September 06, 2005 12:00 am | Updated 12:00 am IST

Children's questions do not respect the insularity of disciplines normally taught in our schools and colleges. Creativity often resides at the boundaries of disciplines.

Yash Pal

BESIDES SEVERAL other points of difference, I would like to give some examples of the wonder and curiosity children can bring to the attention of teachers and schools in general that is not covered by our courses. Giving respect to children's questions does not mean blindly accepting what they say. They do bring some knowledge that after critical examination can enrich the curriculum. But more often they bring questions. The mere existence of questions among the young is a precious thing. They often reflect independent perception and exploration. Many a time children discover these questions themselves. The occurrence of these questions is more important than a densely packed slate full of answers given by grownups and scholars. At least for the children they represent important footsteps towards a creative life. And if such questions are often discussed in class they would benefit all the children and, I dare to say, also their teachers.

Children's questions serve another important function. They do not respect the insularity of disciplines normally taught in our schools and colleges. That might be the reason for many discipline-imprisoned scholars feeling uncomfortable with them. Life is seldom, if ever, contained within any one discipline. Surely we cannot stay within a culture where life as it is lived is considered to lie completely outside the hallowed grounds of schools and universities. This is not to imply that we do not get into the depths of various disciplines. But it has been found that creativity often resides at the boundaries of disciplines. You do end up worrying about geology, archaeology, sociology, biology, chemistry, physics and cosmology. But such connections are seldom made in organised disciplinary courses. Children's questions keep reminding us that interconnections are necessary for the human mind. To the extent we deal with these questions we end up enriching the ecology of knowledge in our brains. That is often the real source of creativity. I take it for granted that one of the major objectives of education should be to encourage the emergence of creative individuals.

When one talks of individual creativity, one might be accused of "neo-liberal" tendencies. I do not know what sort of abuse that implies, but I cannot accept that any society should feel threatened by the encouragement of individual passion to understand in preference to voluminous short-term memorisation. Long sermons to avoid communalism do not go very far; a deep understanding of the inevitability and value of cultural diversity is far more effective. It is no one's case that there should be complete absence of information. But information and misinformation without understanding is best used for advertising or brainwashing — or for filling up the limited storage space of the brain with junk in which every new idea gets stuck. I fail to understand why I should be deprived of marks if I do not remember the name of Mussolini's mother.

One is thrilled by several examples of engagement of students with the land and cultural life around them. An effort to understand local history should not be ridiculed. Scientific exploration of flora and fauna around otherwise familiar environs surely cannot work against a similar understanding at the State and national level. A National Framework should not try to erase your knowing relationship with the sands of Rajasthan, or the vibrant beaches of Kerala, or the snowy hills of the North, or the majestic fury of the Brahmaputra.

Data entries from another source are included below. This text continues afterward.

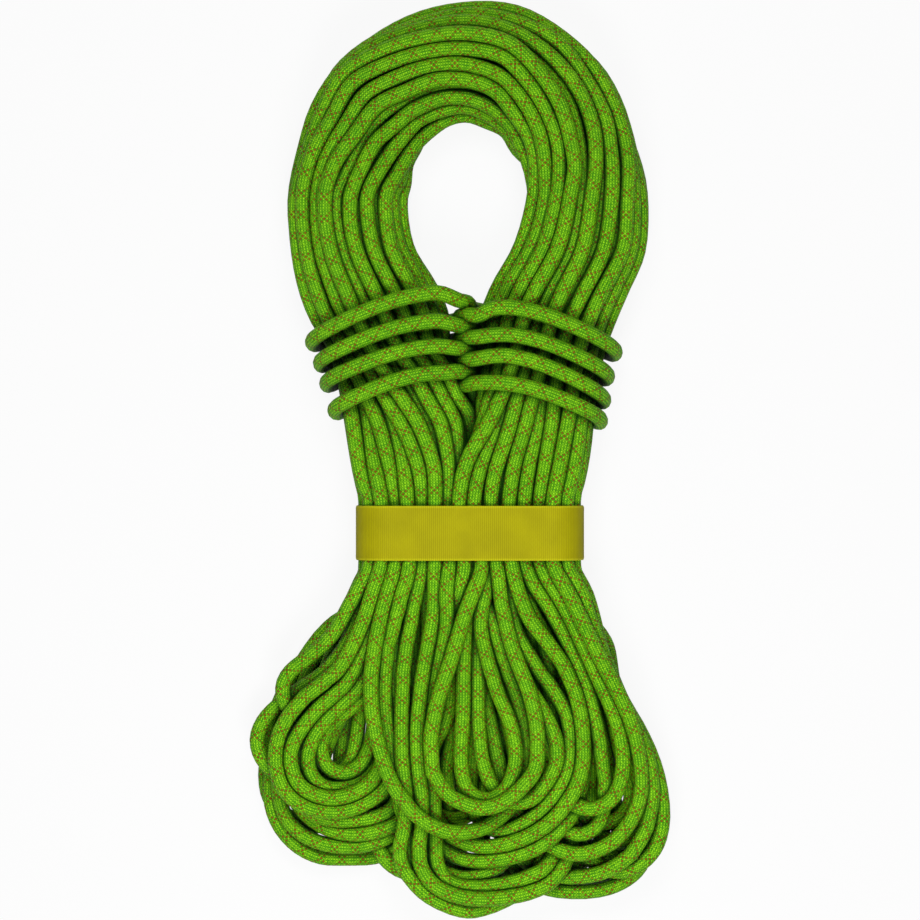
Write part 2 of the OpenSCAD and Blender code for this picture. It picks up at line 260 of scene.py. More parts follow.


# %% [markdown]
# ## Loops of the skirt
#
# At the end of a pass the rope turns round and goes back up. These bends hang
# below the band and lie over each other. The ones that show are drawn one by one,
# from the place where a strand leaves the band, round the bend and back to the
# band. Each has two heights above the ground, for its first and its second run,
# and each end asks for a row of the leg's section. The ends that lie out of sight
# only have to reach the band somewhere, and get the free slot that is nearest.


# %% Loops that are drawn one by one
def loop(name, side, z_first, z_second, row_first, row_second, route):
    """One loop of the skirt, with its route turned from the grid to millimetres."""
    return {
        "name": name,
        "side": side,
        "z": (z_first, z_second),
        "rows": (row_first, row_second),
        "route": [on_grid(*p) for p in route],
    }


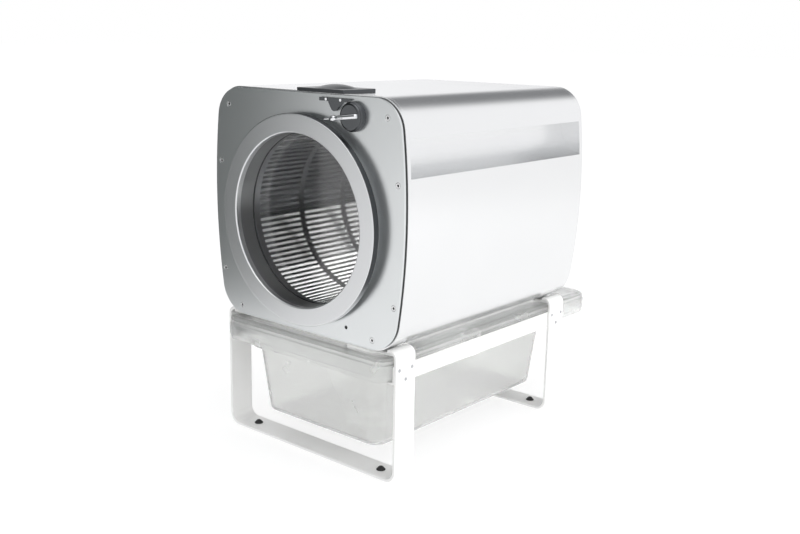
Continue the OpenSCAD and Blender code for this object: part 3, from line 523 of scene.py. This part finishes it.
# ---------------------------------------------------------------------------------------------
# Inside the housing: white chute sheets, the bulkhead, the gear motor, its belt and the control
# box, the seal round the mouth and the two rollers that carry the drum.
white_sheet = finish_material("white_sheet", (0.88, 0.88, 0.87), POWDER,
                              {"Gloss": 0.35, "Peel": 900.0}, 0.00001)
dark_metal = finish_material("dark_anodised", (0.075, 0.078, 0.085), METAL,
                             {"Gloss": 0.24, "Smudge": 0.1}, 0.000003, 1.0, tone=(0.11, 0.115, 0.12))
motor_paint = finish_material("motor_paint", (0.09, 0.095, 0.1), POWDER,
                              {"Gloss": 0.3, "Peel": 500.0}, 0.00003)
grey_plastic = finish_material("grey_plastic", (0.62, 0.62, 0.6), SKIN, {"Gloss": 0.45}, 0.00001,
                               tone=(0.58, 0.58, 0.56))
dressed("chute_sheets", white_sheet, 0.2)
dressed("rear_bulkhead", dark_metal, None)
dressed("gear_motor", motor_paint, 0.8)
dressed("drive_belt", black_rubber, 0.2)
dressed("control_box", grey_plastic, 1.5)
dressed("mouth_seal", black_rubber, None)
for name in ("roller_left", "roller_right"):
    dressed(name, black_rubber, 0.5)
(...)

Everyone has a right to feel that they live on top of the globe; what we need to foster is the understanding that you have that right only if you grant it to every one else. This is a requirement for us and for the world as a whole. This is global consciousness and not globalisation.

A comment has been made questioning that knowledge can be provided by children because we do not have it encapsulated in our genes! Yes, our genes have no knowledge of our culture, our religion or caste, no subjects such as physics or algebra, no history or geography. But there is immense capacity to experiment, to learn skills — sitting down, crawling, standing, walking and talking. We learn more during the years before we enter school than through the rest of our lives. Such capabilities of observation, perception and urge to experiment dim with age. Some of this dimming is the result of how we try to educate our young!

I have received thousands of questions from the children of this country. While answering them I have made it clear that I am not a data bank, that I would entertain only those questions they have themselves discovered. Furthermore I also state that I would like to share my way of addressing their queries but there might be other ways of doing the same. I have not been overwhelmed by bigotry, though there are questions about astrology, vastushastra, and modes of worship. But they are all questions and none of them is useless or insulting. Quite often they come because they are not captured in any single discipline. These questions come to me because they are usually not entertained in school. I wish they were and I wish we would learn not to avoid them. We should not only learn from children what to teach them but our education should also become child-inspired.